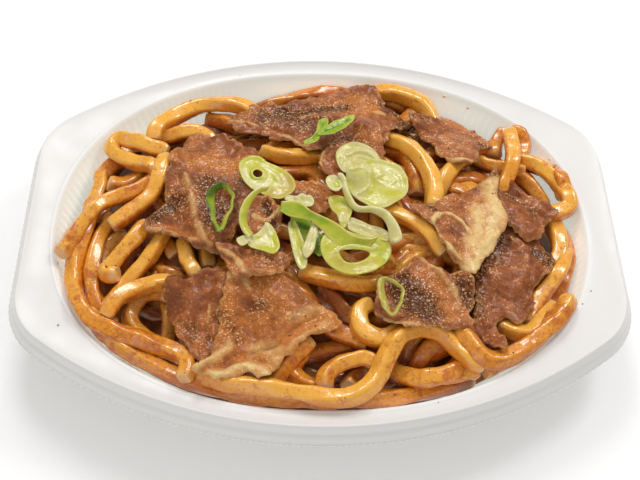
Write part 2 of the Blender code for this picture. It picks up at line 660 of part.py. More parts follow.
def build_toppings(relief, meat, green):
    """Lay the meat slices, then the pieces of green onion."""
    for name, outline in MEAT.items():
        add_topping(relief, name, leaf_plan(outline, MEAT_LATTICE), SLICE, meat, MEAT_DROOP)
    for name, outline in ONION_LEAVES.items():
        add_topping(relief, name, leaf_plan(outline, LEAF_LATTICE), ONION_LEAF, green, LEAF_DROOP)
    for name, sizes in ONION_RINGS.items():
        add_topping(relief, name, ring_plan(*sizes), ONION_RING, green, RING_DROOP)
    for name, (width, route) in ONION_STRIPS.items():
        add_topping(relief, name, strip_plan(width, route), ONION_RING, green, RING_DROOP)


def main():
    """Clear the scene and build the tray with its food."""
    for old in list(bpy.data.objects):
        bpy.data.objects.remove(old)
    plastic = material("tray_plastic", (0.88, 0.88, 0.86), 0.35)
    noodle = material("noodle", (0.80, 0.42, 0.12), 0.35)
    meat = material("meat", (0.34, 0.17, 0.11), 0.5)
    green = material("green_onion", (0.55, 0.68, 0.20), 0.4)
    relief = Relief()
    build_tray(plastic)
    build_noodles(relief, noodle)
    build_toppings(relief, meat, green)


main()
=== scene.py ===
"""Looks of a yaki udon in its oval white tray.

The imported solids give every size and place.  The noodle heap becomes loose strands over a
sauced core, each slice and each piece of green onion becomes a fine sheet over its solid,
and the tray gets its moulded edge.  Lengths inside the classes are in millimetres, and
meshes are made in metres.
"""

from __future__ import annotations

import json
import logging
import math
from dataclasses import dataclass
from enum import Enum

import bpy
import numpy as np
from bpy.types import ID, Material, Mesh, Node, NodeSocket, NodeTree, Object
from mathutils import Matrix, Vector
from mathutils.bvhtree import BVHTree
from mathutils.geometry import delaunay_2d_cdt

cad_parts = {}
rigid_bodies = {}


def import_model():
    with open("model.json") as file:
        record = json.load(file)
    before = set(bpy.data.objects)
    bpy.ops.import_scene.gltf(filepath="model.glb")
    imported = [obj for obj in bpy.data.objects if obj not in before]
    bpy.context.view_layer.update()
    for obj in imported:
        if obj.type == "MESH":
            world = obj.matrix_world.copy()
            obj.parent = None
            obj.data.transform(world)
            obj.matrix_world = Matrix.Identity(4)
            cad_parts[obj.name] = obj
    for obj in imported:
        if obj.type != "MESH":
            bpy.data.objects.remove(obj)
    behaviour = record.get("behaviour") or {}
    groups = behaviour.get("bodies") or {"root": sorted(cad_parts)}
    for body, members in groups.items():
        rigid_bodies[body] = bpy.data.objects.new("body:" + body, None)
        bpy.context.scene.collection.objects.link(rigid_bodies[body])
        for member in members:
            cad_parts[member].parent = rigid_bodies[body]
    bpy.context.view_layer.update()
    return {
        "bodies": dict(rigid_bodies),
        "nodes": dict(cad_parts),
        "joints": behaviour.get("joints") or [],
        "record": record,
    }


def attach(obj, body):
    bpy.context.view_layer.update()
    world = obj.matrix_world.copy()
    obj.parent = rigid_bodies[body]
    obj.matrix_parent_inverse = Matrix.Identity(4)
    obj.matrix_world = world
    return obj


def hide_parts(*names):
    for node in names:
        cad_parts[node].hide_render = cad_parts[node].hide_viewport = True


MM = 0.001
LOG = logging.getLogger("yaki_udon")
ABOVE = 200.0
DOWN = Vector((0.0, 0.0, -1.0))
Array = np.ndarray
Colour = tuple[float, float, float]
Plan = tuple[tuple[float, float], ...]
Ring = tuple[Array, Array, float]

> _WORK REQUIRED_
Please output the entire listing exactly as it stands.

> _SOLUTION FOR THIS EXERCISE_
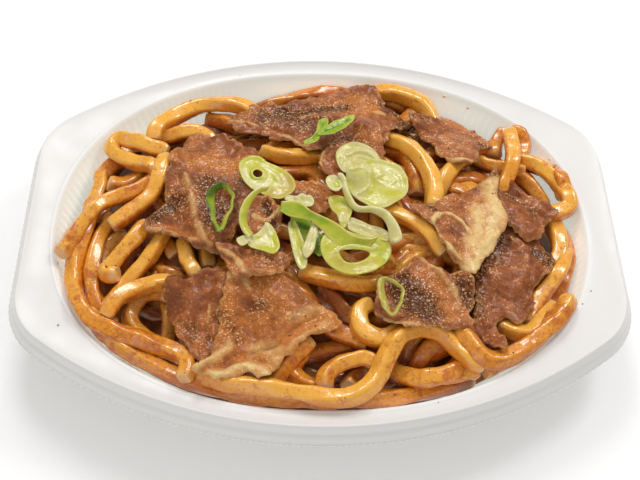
Write part 2 of the Blender code for this picture. It picks up at line 660 of part.py. More parts follow.
def build_toppings(relief, meat, green):
    """Lay the meat slices, then the pieces of green onion."""
    for name, outline in MEAT.items():
        add_topping(relief, name, leaf_plan(outline, MEAT_LATTICE), SLICE, meat, MEAT_DROOP)
    for name, outline in ONION_LEAVES.items():
        add_topping(relief, name, leaf_plan(outline, LEAF_LATTICE), ONION_LEAF, green, LEAF_DROOP)
    for name, sizes in ONION_RINGS.items():
        add_topping(relief, name, ring_plan(*sizes), ONION_RING, green, RING_DROOP)
    for name, (width, route) in ONION_STRIPS.items():
        add_topping(relief, name, strip_plan(width, route), ONION_RING, green, RING_DROOP)


def main():
    """Clear the scene and build the tray with its food."""
    for old in list(bpy.data.objects):
        bpy.data.objects.remove(old)
    plastic = material("tray_plastic", (0.88, 0.88, 0.86), 0.35)
    noodle = material("noodle", (0.80, 0.42, 0.12), 0.35)
    meat = material("meat", (0.34, 0.17, 0.11), 0.5)
    green = material("green_onion", (0.55, 0.68, 0.20), 0.4)
    relief = Relief()
    build_tray(plastic)
    build_noodles(relief, noodle)
    build_toppings(relief, meat, green)


main()
=== scene.py ===
"""Looks of a yaki udon in its oval white tray.

The imported solids give every size and place.  The noodle heap becomes loose strands over a
sauced core, each slice and each piece of green onion becomes a fine sheet over its solid,
and the tray gets its moulded edge.  Lengths inside the classes are in millimetres, and
meshes are made in metres.
"""

from __future__ import annotations

import json
import logging
import math
from dataclasses import dataclass
from enum import Enum

import bpy
import numpy as np
from bpy.types import ID, Material, Mesh, Node, NodeSocket, NodeTree, Object
from mathutils import Matrix, Vector
from mathutils.bvhtree import BVHTree
from mathutils.geometry import delaunay_2d_cdt

cad_parts = {}
rigid_bodies = {}


def import_model():
    with open("model.json") as file:
        record = json.load(file)
    before = set(bpy.data.objects)
    bpy.ops.import_scene.gltf(filepath="model.glb")
    imported = [obj for obj in bpy.data.objects if obj not in before]
    bpy.context.view_layer.update()
    for obj in imported:
        if obj.type == "MESH":
            world = obj.matrix_world.copy()
            obj.parent = None
            obj.data.transform(world)
            obj.matrix_world = Matrix.Identity(4)
            cad_parts[obj.name] = obj
    for obj in imported:
        if obj.type != "MESH":
            bpy.data.objects.remove(obj)
    behaviour = record.get("behaviour") or {}
    groups = behaviour.get("bodies") or {"root": sorted(cad_parts)}
    for body, members in groups.items():
        rigid_bodies[body] = bpy.data.objects.new("body:" + body, None)
        bpy.context.scene.collection.objects.link(rigid_bodies[body])
        for member in members:
            cad_parts[member].parent = rigid_bodies[body]
    bpy.context.view_layer.update()
    return {
        "bodies": dict(rigid_bodies),
        "nodes": dict(cad_parts),
        "joints": behaviour.get("joints") or [],
        "record": record,
    }


def attach(obj, body):
    bpy.context.view_layer.update()
    world = obj.matrix_world.copy()
    obj.parent = rigid_bodies[body]
    obj.matrix_parent_inverse = Matrix.Identity(4)
    obj.matrix_world = world
    return obj


def hide_parts(*names):
    for node in names:
        cad_parts[node].hide_render = cad_parts[node].hide_viewport = True


MM = 0.001
LOG = logging.getLogger("yaki_udon")
ABOVE = 200.0
DOWN = Vector((0.0, 0.0, -1.0))
Array = np.ndarray
Colour = tuple[float, float, float]
Plan = tuple[tuple[float, float], ...]
Ring = tuple[Array, Array, float]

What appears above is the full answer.